Information given
+ + +

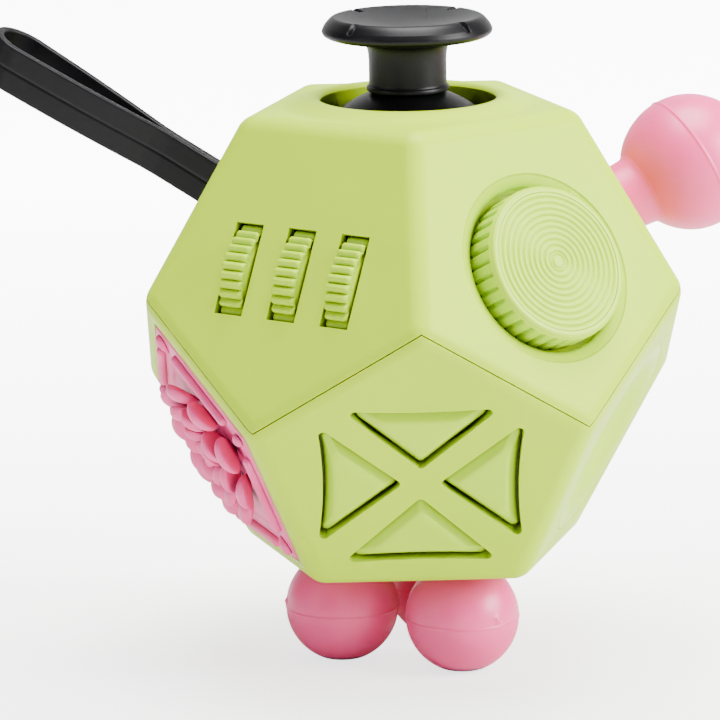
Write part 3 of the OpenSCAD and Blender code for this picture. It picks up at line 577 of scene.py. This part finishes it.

+ + +

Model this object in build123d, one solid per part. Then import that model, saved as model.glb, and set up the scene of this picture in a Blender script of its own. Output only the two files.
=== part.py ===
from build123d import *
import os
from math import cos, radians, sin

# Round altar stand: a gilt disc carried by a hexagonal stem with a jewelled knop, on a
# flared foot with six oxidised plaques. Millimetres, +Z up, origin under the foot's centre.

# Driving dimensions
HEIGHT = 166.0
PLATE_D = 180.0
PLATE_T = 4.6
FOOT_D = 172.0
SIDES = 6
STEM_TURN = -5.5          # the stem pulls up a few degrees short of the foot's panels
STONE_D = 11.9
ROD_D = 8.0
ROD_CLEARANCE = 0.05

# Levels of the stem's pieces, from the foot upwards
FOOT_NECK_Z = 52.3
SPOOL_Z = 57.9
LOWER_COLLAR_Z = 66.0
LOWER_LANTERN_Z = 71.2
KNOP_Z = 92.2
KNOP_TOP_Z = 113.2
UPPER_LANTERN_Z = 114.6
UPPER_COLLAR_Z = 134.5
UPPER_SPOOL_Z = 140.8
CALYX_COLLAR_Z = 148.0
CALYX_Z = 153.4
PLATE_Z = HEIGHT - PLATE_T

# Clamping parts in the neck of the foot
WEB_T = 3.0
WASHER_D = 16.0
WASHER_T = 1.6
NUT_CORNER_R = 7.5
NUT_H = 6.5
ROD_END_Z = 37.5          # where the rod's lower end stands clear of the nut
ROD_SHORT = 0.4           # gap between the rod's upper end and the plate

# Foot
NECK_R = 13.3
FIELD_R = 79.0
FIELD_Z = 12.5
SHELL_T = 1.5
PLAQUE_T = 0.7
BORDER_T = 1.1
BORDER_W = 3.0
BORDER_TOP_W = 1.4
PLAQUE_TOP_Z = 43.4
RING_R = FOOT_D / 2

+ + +

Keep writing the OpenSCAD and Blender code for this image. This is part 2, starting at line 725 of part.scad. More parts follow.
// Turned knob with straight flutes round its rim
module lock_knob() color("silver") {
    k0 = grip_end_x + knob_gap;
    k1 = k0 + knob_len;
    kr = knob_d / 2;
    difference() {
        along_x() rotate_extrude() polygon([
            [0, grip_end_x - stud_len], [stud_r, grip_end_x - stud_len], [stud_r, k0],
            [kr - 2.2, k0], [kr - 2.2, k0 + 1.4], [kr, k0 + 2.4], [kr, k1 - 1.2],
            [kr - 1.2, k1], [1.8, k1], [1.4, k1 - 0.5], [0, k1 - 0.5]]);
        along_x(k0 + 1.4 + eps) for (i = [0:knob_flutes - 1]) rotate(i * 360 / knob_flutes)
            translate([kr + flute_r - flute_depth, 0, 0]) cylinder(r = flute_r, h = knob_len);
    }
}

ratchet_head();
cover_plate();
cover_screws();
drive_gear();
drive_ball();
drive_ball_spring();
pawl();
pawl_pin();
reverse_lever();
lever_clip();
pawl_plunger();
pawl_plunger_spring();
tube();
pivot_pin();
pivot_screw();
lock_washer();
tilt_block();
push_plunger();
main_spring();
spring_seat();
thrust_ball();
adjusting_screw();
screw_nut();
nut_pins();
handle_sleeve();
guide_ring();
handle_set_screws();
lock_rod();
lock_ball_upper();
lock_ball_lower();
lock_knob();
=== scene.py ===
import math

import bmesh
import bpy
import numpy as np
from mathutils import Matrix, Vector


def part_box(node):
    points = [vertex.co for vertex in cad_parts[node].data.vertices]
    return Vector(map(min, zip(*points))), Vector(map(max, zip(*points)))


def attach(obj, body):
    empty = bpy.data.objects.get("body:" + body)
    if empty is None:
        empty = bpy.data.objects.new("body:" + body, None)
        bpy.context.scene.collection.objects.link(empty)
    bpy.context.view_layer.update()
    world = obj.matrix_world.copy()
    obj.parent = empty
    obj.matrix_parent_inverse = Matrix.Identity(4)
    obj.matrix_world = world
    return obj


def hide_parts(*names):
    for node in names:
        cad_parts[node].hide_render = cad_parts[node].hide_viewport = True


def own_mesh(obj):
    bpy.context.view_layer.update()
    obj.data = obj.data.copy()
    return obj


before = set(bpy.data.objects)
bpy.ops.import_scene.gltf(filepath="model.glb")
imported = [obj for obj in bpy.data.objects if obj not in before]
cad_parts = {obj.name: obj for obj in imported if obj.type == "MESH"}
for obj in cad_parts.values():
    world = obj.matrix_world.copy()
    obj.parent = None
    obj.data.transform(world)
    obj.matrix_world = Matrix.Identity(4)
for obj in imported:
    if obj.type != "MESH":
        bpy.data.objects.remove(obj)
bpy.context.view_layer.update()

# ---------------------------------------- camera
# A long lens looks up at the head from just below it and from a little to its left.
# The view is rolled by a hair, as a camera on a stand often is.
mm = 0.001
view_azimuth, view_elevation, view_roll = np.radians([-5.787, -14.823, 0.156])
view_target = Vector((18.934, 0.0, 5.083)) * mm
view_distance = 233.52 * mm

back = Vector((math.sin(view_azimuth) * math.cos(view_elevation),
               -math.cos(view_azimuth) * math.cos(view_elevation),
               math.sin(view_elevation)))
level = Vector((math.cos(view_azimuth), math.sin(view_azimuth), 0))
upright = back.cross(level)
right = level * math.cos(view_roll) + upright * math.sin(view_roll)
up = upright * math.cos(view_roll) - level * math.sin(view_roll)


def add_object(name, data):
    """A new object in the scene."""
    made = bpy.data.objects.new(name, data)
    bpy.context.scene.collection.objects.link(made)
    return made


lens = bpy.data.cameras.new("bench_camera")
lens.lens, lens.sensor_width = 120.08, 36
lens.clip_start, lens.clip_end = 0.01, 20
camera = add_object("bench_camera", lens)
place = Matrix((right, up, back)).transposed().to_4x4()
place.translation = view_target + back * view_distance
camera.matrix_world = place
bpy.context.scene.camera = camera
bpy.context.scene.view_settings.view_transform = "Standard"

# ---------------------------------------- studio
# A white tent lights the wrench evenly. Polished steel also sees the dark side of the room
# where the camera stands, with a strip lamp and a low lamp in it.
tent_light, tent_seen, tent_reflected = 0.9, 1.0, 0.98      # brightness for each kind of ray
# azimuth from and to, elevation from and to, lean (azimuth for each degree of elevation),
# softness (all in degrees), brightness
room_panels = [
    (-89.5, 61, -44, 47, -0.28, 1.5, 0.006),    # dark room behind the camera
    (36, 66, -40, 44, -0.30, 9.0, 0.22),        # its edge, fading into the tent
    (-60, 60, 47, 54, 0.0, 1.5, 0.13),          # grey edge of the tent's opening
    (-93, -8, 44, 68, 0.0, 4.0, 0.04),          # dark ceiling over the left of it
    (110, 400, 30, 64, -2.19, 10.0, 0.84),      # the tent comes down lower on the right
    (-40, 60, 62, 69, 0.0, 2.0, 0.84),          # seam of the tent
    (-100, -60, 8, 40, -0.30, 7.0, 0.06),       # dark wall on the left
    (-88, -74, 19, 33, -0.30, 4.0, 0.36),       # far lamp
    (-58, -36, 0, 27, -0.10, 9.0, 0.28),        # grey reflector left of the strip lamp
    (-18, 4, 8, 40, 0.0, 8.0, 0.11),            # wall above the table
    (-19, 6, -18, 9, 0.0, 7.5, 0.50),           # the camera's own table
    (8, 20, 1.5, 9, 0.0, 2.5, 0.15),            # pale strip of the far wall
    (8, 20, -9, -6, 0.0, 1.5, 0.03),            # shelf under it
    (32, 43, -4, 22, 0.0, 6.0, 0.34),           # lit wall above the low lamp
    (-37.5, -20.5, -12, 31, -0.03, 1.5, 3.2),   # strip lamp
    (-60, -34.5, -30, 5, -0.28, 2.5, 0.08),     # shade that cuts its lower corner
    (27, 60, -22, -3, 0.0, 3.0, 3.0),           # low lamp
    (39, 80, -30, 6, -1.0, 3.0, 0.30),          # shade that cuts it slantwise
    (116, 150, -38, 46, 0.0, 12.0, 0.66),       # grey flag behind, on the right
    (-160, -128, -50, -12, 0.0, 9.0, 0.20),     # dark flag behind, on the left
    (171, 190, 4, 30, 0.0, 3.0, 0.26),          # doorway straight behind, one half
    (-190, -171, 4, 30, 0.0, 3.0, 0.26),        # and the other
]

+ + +

Work to complete
From the line that contains "ratchet_head();" through the line that contains "obj.data = obj.data.copy()", reproduce every line exactly, both end lines included.

Answer below
ratchet_head();
cover_plate();
cover_screws();
drive_gear();
drive_ball();
drive_ball_spring();
pawl();
pawl_pin();
reverse_lever();
lever_clip();
pawl_plunger();
pawl_plunger_spring();
tube();
pivot_pin();
pivot_screw();
lock_washer();
tilt_block();
push_plunger();
main_spring();
spring_seat();
thrust_ball();
adjusting_screw();
screw_nut();
nut_pins();
handle_sleeve();
guide_ring();
handle_set_screws();
lock_rod();
lock_ball_upper();
lock_ball_lower();
lock_knob();
=== scene.py ===
import math

import bmesh
import bpy
import numpy as np
from mathutils import Matrix, Vector


def part_box(node):
    points = [vertex.co for vertex in cad_parts[node].data.vertices]
    return Vector(map(min, zip(*points))), Vector(map(max, zip(*points)))


def attach(obj, body):
    empty = bpy.data.objects.get("body:" + body)
    if empty is None:
        empty = bpy.data.objects.new("body:" + body, None)
        bpy.context.scene.collection.objects.link(empty)
    bpy.context.view_layer.update()
    world = obj.matrix_world.copy()
    obj.parent = empty
    obj.matrix_parent_inverse = Matrix.Identity(4)
    obj.matrix_world = world
    return obj


def hide_parts(*names):
    for node in names:
        cad_parts[node].hide_render = cad_parts[node].hide_viewport = True


def own_mesh(obj):
    bpy.context.view_layer.update()
    obj.data = obj.data.copy()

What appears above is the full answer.